Instruction
Reproduce only this span: the line containing "const microscopeSlide = new THREE.Group();", the line containing "bpy.context.scene.collection.objects.link(empty)", and every line between them, all exactly as given.

Items from a data source

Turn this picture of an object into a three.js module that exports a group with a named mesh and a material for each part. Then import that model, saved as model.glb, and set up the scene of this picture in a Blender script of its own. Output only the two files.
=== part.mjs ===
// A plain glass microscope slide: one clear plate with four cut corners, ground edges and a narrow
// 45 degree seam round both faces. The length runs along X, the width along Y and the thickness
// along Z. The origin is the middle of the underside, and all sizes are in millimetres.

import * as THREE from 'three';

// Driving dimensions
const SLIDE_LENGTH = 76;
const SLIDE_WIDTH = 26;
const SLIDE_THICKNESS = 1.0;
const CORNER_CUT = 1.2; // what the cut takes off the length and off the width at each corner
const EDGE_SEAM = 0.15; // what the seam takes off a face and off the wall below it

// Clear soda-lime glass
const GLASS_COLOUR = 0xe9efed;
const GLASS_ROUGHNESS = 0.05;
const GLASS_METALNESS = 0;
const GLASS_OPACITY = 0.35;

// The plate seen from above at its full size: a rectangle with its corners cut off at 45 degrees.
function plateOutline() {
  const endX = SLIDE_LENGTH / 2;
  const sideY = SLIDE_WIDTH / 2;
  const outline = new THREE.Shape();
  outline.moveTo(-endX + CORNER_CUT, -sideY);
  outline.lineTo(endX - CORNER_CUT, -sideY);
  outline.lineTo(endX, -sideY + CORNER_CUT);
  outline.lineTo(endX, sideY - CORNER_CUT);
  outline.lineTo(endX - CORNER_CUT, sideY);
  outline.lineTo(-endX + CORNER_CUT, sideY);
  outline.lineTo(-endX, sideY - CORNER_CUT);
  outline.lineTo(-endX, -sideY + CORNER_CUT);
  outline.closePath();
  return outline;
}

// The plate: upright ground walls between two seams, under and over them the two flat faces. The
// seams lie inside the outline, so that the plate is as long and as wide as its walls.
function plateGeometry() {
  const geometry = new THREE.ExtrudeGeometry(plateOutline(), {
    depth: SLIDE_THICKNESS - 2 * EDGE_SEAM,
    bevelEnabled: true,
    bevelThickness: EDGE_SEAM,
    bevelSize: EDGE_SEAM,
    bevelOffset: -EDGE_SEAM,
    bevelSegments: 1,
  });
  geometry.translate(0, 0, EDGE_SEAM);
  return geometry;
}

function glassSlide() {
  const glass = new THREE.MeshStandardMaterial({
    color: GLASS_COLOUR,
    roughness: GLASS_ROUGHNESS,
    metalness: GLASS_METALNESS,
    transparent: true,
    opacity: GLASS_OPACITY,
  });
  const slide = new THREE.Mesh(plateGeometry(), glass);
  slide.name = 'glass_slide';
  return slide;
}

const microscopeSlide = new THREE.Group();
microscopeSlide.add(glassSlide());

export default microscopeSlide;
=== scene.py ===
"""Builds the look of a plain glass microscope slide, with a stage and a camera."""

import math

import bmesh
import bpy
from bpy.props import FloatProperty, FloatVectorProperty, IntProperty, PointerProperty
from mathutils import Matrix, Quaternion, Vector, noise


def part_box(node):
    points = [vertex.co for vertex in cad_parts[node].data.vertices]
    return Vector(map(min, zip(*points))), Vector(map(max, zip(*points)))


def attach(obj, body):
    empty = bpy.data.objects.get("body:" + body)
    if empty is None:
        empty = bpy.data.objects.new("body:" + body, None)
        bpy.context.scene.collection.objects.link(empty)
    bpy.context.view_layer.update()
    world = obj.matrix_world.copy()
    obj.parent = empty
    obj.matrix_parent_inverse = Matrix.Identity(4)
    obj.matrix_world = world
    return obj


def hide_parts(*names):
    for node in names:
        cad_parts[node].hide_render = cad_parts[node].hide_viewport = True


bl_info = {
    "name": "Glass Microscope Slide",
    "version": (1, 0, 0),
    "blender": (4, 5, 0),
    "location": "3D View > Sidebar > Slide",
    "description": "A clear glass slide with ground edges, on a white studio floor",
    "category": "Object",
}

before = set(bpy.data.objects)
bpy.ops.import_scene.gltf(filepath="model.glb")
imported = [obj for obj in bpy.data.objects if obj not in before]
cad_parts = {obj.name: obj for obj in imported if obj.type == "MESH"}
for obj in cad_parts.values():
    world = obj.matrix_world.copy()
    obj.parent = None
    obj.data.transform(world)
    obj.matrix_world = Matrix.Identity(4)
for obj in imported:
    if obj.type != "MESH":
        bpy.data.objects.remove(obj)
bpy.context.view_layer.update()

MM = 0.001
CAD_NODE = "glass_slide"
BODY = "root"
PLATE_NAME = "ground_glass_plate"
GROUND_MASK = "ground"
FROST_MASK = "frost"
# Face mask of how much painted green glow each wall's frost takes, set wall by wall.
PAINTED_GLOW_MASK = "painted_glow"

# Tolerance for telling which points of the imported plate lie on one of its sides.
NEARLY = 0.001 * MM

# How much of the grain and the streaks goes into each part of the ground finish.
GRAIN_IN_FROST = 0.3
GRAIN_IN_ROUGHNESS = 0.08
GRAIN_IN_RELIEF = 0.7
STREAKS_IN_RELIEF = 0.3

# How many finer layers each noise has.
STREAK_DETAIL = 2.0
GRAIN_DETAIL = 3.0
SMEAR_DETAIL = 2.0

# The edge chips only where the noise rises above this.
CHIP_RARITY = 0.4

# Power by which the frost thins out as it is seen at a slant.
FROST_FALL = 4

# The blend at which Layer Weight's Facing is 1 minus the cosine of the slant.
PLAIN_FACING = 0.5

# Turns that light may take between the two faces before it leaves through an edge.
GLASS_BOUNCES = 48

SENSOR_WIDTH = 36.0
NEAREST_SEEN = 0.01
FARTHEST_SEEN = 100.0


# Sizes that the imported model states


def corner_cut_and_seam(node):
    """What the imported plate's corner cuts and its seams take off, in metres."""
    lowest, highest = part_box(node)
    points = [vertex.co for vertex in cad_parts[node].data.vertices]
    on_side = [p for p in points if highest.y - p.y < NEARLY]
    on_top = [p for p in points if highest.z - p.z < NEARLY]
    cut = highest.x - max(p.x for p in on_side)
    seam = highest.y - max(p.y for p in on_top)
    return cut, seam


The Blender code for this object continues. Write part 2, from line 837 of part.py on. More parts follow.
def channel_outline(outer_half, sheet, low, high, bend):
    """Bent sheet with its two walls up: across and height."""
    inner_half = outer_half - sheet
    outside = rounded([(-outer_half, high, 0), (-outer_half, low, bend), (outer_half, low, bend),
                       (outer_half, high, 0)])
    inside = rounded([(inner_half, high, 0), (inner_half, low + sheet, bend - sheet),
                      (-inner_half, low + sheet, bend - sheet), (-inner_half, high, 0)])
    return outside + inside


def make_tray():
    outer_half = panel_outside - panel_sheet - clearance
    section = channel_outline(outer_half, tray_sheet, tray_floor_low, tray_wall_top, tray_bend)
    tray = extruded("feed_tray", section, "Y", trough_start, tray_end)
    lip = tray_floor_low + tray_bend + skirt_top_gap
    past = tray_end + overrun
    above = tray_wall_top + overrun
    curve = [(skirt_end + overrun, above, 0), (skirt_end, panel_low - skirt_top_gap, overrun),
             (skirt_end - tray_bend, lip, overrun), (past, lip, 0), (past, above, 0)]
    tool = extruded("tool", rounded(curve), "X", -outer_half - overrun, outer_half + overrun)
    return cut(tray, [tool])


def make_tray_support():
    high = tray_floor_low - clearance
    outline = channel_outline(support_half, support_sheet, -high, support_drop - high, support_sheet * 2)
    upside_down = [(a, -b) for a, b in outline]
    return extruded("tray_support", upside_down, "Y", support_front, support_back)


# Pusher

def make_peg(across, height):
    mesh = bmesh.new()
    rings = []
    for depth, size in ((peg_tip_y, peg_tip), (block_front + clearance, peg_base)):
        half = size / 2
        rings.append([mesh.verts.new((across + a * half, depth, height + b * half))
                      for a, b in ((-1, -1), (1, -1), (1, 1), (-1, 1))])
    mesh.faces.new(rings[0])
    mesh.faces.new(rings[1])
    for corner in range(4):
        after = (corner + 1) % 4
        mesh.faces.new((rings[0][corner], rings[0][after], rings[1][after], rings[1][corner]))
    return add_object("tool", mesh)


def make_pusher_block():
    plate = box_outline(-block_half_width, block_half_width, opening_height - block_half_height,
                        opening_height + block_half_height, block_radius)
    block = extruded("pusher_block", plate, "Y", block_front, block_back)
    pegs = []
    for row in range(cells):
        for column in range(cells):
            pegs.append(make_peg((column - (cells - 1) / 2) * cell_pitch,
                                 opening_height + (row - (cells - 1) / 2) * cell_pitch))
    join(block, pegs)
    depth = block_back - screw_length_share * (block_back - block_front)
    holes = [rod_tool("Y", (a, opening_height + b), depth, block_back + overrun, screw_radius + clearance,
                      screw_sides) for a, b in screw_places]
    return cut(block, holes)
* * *
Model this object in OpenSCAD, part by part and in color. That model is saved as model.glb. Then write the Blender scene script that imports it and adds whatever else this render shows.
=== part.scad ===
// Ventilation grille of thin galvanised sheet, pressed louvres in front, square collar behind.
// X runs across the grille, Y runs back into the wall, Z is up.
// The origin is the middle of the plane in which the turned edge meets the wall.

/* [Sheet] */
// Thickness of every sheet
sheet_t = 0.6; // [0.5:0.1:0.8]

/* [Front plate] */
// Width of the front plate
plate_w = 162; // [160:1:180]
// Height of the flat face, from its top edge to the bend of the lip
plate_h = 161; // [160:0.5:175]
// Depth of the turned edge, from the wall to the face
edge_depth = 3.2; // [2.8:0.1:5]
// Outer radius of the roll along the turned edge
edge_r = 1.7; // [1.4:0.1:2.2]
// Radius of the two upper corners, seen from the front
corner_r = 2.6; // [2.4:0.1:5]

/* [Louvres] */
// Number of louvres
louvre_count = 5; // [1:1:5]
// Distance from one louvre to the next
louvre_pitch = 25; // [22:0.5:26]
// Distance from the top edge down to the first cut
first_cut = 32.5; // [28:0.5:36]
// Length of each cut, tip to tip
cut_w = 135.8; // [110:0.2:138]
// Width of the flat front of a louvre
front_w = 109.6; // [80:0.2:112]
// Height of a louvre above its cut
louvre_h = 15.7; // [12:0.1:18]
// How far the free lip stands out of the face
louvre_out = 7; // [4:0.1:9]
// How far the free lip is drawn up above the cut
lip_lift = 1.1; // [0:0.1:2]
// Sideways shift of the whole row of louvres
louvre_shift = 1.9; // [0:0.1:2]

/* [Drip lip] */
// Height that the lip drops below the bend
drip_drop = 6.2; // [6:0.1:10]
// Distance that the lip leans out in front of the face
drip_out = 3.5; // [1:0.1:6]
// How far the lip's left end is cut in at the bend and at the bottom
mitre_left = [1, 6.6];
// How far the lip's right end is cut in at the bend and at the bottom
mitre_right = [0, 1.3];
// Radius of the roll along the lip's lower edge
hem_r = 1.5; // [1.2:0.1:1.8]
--
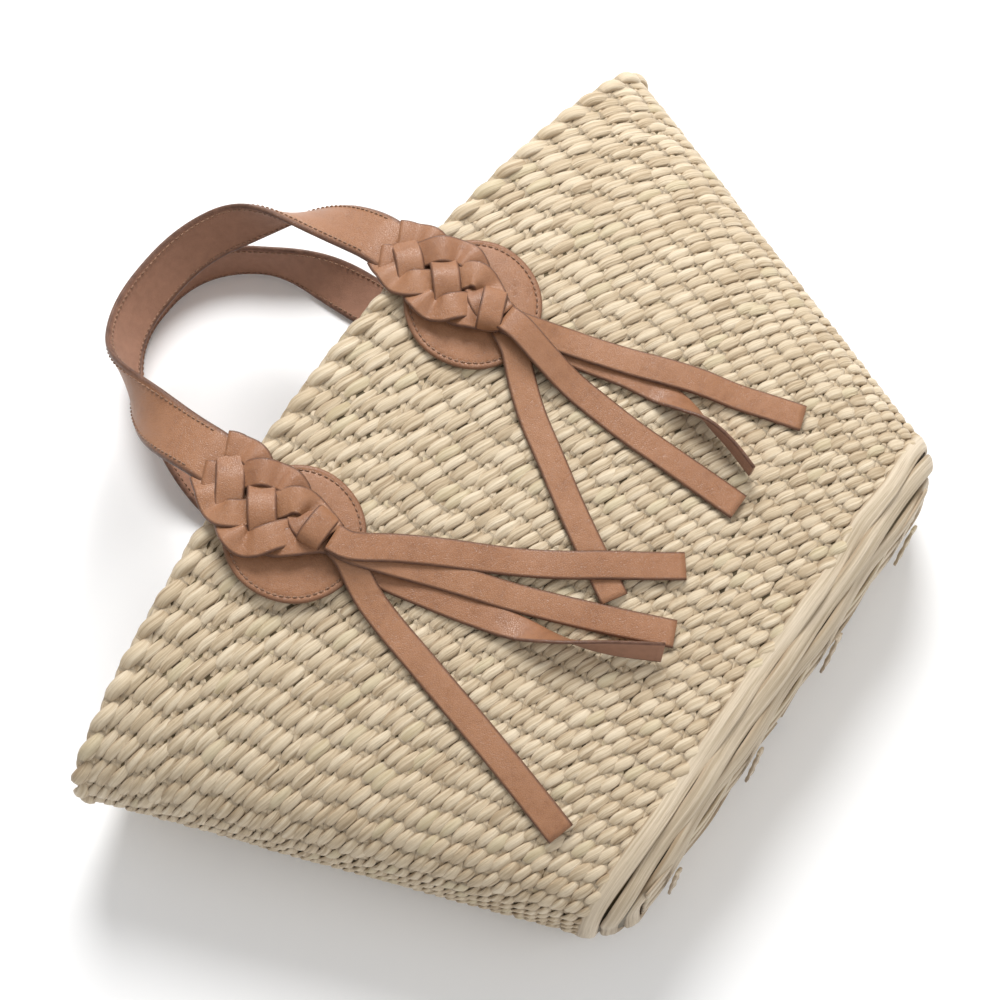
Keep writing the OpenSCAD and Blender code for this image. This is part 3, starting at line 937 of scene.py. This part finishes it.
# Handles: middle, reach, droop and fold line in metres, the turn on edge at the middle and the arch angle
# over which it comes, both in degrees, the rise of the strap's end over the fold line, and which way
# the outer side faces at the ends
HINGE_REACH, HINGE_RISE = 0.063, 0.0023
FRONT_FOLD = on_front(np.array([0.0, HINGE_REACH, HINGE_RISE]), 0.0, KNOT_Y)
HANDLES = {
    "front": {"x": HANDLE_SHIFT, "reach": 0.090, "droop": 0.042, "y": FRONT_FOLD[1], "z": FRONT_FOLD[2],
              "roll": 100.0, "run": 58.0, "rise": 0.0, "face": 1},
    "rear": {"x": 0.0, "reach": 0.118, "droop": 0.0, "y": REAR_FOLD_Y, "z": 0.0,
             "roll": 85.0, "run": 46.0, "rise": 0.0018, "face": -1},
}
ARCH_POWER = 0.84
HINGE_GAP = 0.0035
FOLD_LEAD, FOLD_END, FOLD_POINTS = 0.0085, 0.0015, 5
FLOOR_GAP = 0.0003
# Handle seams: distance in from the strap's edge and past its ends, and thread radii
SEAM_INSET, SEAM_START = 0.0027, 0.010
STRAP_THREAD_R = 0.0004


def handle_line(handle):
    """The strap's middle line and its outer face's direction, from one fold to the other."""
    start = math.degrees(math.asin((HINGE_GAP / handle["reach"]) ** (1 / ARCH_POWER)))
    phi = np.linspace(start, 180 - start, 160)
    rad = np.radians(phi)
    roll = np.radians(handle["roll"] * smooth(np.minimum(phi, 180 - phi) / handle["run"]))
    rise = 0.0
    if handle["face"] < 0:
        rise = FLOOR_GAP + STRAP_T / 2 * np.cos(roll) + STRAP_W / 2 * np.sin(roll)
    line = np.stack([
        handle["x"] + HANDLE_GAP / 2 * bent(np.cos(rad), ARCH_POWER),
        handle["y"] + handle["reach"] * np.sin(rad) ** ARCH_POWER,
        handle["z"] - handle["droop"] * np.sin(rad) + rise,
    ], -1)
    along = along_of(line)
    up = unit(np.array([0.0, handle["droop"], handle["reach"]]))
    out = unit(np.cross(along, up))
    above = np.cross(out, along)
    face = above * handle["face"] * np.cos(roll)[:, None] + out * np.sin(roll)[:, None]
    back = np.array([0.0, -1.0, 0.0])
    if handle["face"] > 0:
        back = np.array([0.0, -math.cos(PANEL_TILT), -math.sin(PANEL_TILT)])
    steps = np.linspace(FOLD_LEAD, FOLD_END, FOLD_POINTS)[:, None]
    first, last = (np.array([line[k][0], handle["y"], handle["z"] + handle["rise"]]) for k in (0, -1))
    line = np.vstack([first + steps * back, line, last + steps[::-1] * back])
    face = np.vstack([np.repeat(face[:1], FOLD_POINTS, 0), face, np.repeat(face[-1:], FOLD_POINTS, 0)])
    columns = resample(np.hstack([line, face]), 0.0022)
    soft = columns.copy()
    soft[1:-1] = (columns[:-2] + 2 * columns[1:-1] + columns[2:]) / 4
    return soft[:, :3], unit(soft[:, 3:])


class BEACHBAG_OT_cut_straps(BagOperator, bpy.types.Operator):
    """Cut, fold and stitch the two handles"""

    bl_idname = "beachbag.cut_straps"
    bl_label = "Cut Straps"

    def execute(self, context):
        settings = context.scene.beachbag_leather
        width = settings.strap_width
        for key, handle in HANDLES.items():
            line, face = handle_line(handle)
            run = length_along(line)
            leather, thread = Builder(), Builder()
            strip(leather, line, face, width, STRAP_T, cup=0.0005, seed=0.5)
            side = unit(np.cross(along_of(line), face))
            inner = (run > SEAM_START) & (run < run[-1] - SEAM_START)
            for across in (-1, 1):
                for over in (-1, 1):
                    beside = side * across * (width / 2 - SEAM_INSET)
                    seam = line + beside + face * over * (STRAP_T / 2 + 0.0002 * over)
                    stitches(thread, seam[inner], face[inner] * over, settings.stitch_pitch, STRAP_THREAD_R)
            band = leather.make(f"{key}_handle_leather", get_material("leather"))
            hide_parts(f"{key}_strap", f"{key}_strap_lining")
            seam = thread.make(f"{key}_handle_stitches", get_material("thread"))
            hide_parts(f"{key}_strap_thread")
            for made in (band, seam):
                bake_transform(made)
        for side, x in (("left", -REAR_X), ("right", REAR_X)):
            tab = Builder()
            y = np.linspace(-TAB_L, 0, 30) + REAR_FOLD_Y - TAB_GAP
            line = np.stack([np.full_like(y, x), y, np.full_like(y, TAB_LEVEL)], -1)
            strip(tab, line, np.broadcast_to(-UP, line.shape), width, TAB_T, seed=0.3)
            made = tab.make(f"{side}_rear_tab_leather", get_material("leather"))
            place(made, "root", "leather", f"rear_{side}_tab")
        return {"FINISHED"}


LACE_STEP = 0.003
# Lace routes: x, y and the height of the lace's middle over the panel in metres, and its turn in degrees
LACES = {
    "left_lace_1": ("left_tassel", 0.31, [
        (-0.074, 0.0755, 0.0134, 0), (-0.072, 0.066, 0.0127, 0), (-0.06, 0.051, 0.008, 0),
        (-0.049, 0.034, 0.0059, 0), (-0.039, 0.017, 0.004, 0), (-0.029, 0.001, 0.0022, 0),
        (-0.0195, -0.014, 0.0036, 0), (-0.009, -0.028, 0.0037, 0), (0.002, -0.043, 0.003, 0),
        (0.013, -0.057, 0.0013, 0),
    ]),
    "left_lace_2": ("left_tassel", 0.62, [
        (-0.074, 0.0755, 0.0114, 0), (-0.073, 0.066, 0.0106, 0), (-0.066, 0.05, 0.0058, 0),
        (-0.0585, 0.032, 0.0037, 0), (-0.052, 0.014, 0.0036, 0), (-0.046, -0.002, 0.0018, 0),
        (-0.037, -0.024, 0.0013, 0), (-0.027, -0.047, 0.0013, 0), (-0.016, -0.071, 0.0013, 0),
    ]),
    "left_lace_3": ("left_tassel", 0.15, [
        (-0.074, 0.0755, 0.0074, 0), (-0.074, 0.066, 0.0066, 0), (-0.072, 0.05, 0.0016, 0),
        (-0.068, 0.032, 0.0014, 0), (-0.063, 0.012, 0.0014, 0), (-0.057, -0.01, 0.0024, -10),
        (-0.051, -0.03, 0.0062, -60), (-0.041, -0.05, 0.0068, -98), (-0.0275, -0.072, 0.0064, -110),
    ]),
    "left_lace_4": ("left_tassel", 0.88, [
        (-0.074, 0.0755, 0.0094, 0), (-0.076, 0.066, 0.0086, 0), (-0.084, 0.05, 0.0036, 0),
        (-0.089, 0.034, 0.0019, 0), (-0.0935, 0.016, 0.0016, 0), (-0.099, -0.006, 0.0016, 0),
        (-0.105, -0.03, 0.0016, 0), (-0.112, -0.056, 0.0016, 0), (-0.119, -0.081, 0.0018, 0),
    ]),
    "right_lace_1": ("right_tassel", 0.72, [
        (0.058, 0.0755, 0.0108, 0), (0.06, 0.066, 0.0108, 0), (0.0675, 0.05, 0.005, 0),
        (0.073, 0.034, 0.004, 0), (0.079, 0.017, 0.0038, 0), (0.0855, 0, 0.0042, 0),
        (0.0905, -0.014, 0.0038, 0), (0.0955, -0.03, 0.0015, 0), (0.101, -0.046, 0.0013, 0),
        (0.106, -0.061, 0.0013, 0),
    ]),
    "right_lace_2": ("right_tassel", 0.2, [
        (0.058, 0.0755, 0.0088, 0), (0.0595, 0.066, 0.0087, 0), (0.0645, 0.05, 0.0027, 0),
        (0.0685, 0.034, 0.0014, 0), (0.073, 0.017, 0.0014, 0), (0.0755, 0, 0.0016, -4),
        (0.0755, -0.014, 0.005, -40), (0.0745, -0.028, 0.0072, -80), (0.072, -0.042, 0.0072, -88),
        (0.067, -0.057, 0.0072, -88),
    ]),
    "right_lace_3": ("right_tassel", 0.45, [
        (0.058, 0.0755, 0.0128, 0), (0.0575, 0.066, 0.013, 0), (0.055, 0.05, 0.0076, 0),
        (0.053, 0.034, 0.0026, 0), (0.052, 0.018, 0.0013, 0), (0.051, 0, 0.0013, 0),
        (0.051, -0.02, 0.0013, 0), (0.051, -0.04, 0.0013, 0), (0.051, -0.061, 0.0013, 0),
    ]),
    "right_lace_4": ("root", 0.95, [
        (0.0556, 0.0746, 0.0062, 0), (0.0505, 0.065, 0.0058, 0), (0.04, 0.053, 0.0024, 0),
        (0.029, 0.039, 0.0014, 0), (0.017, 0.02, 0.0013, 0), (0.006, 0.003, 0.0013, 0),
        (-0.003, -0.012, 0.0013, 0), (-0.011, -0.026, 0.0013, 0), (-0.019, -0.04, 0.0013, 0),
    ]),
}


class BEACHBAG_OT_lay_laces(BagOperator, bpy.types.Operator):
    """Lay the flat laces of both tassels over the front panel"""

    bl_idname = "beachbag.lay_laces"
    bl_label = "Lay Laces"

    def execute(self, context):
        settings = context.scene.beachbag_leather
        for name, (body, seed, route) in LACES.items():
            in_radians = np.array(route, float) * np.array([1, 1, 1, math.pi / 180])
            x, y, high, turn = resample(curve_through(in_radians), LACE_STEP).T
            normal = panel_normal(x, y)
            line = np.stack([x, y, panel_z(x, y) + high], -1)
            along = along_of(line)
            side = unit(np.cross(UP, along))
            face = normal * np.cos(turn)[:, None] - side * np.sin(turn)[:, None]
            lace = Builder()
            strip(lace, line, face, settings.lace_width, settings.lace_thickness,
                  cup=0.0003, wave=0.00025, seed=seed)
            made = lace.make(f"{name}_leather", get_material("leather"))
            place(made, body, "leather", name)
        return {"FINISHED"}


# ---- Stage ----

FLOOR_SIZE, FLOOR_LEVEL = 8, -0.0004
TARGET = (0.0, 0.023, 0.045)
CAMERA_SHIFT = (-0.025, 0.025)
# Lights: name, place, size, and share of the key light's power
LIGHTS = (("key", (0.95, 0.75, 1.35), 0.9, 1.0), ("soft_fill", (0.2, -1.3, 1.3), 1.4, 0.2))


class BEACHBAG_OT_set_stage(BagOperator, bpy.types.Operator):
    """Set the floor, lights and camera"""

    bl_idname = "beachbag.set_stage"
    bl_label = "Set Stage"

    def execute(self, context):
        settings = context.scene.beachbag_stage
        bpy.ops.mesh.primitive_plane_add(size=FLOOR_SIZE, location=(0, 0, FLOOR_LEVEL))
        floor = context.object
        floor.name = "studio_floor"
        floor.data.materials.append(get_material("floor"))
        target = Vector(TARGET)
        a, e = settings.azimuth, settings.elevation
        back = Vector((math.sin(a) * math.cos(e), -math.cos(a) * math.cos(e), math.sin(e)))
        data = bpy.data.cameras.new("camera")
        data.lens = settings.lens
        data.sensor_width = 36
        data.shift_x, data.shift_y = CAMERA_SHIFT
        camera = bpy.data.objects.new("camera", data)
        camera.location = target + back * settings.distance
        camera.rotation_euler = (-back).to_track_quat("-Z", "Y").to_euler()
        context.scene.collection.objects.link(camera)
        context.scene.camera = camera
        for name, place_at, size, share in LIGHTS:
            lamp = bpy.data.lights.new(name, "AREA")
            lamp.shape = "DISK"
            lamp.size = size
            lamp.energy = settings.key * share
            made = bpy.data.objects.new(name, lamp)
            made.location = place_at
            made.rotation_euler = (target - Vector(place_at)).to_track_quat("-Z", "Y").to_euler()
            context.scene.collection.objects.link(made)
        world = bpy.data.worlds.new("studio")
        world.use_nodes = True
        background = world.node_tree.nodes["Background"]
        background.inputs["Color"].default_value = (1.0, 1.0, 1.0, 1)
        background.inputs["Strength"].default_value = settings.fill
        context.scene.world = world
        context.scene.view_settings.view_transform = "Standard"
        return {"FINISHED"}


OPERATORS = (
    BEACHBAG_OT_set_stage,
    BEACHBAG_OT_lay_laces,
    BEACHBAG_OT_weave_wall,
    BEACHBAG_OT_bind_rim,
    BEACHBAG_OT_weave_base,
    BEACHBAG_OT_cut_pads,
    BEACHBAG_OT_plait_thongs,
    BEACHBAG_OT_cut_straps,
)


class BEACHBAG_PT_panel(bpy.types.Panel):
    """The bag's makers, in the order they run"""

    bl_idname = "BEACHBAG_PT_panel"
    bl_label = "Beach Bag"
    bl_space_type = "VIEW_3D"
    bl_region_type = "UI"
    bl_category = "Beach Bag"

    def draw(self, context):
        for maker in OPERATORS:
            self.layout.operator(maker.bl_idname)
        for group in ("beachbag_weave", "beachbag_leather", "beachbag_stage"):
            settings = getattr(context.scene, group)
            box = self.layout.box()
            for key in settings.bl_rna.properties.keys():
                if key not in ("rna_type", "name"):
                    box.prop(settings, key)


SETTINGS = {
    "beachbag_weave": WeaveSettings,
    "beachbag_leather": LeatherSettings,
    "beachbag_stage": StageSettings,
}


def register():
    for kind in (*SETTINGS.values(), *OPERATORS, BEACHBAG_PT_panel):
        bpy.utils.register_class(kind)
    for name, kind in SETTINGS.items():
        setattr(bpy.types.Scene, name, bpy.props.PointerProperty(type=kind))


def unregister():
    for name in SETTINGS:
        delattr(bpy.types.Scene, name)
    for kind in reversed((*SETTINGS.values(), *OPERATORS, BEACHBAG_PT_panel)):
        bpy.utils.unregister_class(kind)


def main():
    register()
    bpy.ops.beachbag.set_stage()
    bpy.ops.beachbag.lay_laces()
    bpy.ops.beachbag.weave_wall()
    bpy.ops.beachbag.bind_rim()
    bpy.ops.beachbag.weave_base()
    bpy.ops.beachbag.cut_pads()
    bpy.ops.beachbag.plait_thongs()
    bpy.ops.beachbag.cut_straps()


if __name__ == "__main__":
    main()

Task output
const microscopeSlide = new THREE.Group();
microscopeSlide.add(glassSlide());

export default microscopeSlide;
=== scene.py ===
"""Builds the look of a plain glass microscope slide, with a stage and a camera."""

import math

import bmesh
import bpy
from bpy.props import FloatProperty, FloatVectorProperty, IntProperty, PointerProperty
from mathutils import Matrix, Quaternion, Vector, noise


def part_box(node):
    points = [vertex.co for vertex in cad_parts[node].data.vertices]
    return Vector(map(min, zip(*points))), Vector(map(max, zip(*points)))


def attach(obj, body):
    empty = bpy.data.objects.get("body:" + body)
    if empty is None:
        empty = bpy.data.objects.new("body:" + body, None)
        bpy.context.scene.collection.objects.link(empty)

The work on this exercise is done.